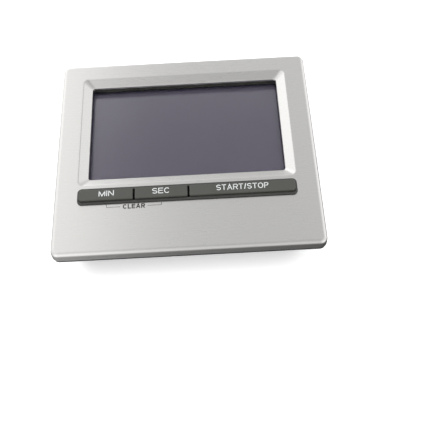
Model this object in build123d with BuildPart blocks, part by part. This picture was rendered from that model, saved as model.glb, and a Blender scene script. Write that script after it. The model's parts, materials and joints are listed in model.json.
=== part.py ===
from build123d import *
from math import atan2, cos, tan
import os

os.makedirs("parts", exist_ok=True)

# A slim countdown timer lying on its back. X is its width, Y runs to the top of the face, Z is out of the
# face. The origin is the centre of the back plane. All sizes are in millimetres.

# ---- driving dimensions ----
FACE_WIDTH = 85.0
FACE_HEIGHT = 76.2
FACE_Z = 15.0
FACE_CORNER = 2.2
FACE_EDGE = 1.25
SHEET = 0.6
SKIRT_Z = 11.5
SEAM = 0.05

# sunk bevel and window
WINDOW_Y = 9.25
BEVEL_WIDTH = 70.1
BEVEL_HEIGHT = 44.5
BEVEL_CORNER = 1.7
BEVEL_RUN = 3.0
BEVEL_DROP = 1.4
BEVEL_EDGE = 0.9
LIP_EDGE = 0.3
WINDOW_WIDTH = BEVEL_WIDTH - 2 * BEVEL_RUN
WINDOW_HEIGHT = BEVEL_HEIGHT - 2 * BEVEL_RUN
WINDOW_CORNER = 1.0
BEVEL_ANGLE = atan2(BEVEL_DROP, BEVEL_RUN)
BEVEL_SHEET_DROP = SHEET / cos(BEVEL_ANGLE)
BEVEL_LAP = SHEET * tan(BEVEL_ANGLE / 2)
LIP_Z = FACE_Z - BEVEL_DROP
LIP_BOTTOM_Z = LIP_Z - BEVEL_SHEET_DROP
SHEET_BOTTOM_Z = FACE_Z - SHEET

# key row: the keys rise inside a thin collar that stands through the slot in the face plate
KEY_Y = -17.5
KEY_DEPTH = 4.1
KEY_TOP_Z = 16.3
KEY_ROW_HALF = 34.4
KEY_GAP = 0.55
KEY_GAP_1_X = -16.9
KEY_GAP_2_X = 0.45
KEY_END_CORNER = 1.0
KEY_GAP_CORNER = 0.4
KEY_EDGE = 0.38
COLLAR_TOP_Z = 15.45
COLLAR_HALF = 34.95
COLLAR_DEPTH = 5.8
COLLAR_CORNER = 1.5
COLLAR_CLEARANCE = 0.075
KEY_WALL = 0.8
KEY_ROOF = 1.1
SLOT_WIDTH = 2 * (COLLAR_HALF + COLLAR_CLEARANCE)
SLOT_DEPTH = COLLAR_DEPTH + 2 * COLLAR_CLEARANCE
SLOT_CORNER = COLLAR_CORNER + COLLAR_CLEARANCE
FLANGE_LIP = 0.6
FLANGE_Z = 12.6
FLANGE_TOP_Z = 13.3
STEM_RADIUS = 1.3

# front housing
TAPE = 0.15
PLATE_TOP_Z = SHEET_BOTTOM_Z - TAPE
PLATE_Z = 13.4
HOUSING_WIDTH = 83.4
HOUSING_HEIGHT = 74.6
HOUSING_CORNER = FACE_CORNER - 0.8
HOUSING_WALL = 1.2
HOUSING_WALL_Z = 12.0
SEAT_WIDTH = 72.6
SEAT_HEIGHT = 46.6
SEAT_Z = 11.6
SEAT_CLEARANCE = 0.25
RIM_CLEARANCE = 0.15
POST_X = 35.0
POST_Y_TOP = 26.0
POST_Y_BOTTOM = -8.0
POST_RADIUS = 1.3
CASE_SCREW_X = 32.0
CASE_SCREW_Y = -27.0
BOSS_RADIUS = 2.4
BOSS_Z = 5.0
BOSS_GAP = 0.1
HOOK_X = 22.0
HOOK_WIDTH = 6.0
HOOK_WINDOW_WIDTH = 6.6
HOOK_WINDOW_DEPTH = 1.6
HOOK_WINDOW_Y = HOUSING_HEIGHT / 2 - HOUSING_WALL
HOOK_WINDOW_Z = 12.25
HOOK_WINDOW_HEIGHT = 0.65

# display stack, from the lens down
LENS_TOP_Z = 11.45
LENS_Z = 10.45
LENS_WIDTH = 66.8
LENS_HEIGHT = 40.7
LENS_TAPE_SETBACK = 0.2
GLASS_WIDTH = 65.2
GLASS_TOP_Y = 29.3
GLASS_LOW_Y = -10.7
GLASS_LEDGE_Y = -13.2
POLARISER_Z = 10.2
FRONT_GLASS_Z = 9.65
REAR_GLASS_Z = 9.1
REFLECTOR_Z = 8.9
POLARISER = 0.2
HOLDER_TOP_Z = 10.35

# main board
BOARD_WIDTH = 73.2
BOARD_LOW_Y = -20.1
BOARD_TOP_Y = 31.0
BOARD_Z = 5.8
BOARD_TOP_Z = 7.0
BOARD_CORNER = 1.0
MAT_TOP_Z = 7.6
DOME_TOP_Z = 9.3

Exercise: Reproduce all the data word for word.

Correct output:
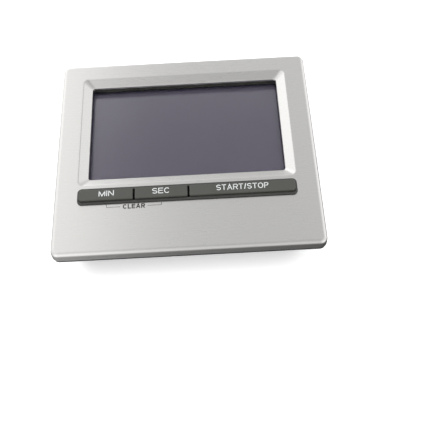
Model this object in build123d with BuildPart blocks, part by part. This picture was rendered from that model, saved as model.glb, and a Blender scene script. Write that script after it. The model's parts, materials and joints are listed in model.json.
=== part.py ===
from build123d import *
from math import atan2, cos, tan
import os

os.makedirs("parts", exist_ok=True)

# A slim countdown timer lying on its back. X is its width, Y runs to the top of the face, Z is out of the
# face. The origin is the centre of the back plane. All sizes are in millimetres.

# ---- driving dimensions ----
FACE_WIDTH = 85.0
FACE_HEIGHT = 76.2
FACE_Z = 15.0
FACE_CORNER = 2.2
FACE_EDGE = 1.25
SHEET = 0.6
SKIRT_Z = 11.5
SEAM = 0.05

# sunk bevel and window
WINDOW_Y = 9.25
BEVEL_WIDTH = 70.1
BEVEL_HEIGHT = 44.5
BEVEL_CORNER = 1.7
BEVEL_RUN = 3.0
BEVEL_DROP = 1.4
BEVEL_EDGE = 0.9
LIP_EDGE = 0.3
WINDOW_WIDTH = BEVEL_WIDTH - 2 * BEVEL_RUN
WINDOW_HEIGHT = BEVEL_HEIGHT - 2 * BEVEL_RUN
WINDOW_CORNER = 1.0
BEVEL_ANGLE = atan2(BEVEL_DROP, BEVEL_RUN)
BEVEL_SHEET_DROP = SHEET / cos(BEVEL_ANGLE)
BEVEL_LAP = SHEET * tan(BEVEL_ANGLE / 2)
LIP_Z = FACE_Z - BEVEL_DROP
LIP_BOTTOM_Z = LIP_Z - BEVEL_SHEET_DROP
SHEET_BOTTOM_Z = FACE_Z - SHEET

# key row: the keys rise inside a thin collar that stands through the slot in the face plate
KEY_Y = -17.5
KEY_DEPTH = 4.1
KEY_TOP_Z = 16.3
KEY_ROW_HALF = 34.4
KEY_GAP = 0.55
KEY_GAP_1_X = -16.9
KEY_GAP_2_X = 0.45
KEY_END_CORNER = 1.0
KEY_GAP_CORNER = 0.4
KEY_EDGE = 0.38
COLLAR_TOP_Z = 15.45
COLLAR_HALF = 34.95
COLLAR_DEPTH = 5.8
COLLAR_CORNER = 1.5
COLLAR_CLEARANCE = 0.075
KEY_WALL = 0.8
KEY_ROOF = 1.1
SLOT_WIDTH = 2 * (COLLAR_HALF + COLLAR_CLEARANCE)
SLOT_DEPTH = COLLAR_DEPTH + 2 * COLLAR_CLEARANCE
SLOT_CORNER = COLLAR_CORNER + COLLAR_CLEARANCE
FLANGE_LIP = 0.6
FLANGE_Z = 12.6
FLANGE_TOP_Z = 13.3
STEM_RADIUS = 1.3

# front housing
TAPE = 0.15
PLATE_TOP_Z = SHEET_BOTTOM_Z - TAPE
PLATE_Z = 13.4
HOUSING_WIDTH = 83.4
HOUSING_HEIGHT = 74.6
HOUSING_CORNER = FACE_CORNER - 0.8
HOUSING_WALL = 1.2
HOUSING_WALL_Z = 12.0
SEAT_WIDTH = 72.6
SEAT_HEIGHT = 46.6
SEAT_Z = 11.6
SEAT_CLEARANCE = 0.25
RIM_CLEARANCE = 0.15
POST_X = 35.0
POST_Y_TOP = 26.0
POST_Y_BOTTOM = -8.0
POST_RADIUS = 1.3
CASE_SCREW_X = 32.0
CASE_SCREW_Y = -27.0
BOSS_RADIUS = 2.4
BOSS_Z = 5.0
BOSS_GAP = 0.1
HOOK_X = 22.0
HOOK_WIDTH = 6.0
HOOK_WINDOW_WIDTH = 6.6
HOOK_WINDOW_DEPTH = 1.6
HOOK_WINDOW_Y = HOUSING_HEIGHT / 2 - HOUSING_WALL
HOOK_WINDOW_Z = 12.25
HOOK_WINDOW_HEIGHT = 0.65

# display stack, from the lens down
LENS_TOP_Z = 11.45
LENS_Z = 10.45
LENS_WIDTH = 66.8
LENS_HEIGHT = 40.7
LENS_TAPE_SETBACK = 0.2
GLASS_WIDTH = 65.2
GLASS_TOP_Y = 29.3
GLASS_LOW_Y = -10.7
GLASS_LEDGE_Y = -13.2
POLARISER_Z = 10.2
FRONT_GLASS_Z = 9.65
REAR_GLASS_Z = 9.1
REFLECTOR_Z = 8.9
POLARISER = 0.2
HOLDER_TOP_Z = 10.35

# main board
BOARD_WIDTH = 73.2
BOARD_LOW_Y = -20.1
BOARD_TOP_Y = 31.0
BOARD_Z = 5.8
BOARD_TOP_Z = 7.0
BOARD_CORNER = 1.0
MAT_TOP_Z = 7.6
DOME_TOP_Z = 9.3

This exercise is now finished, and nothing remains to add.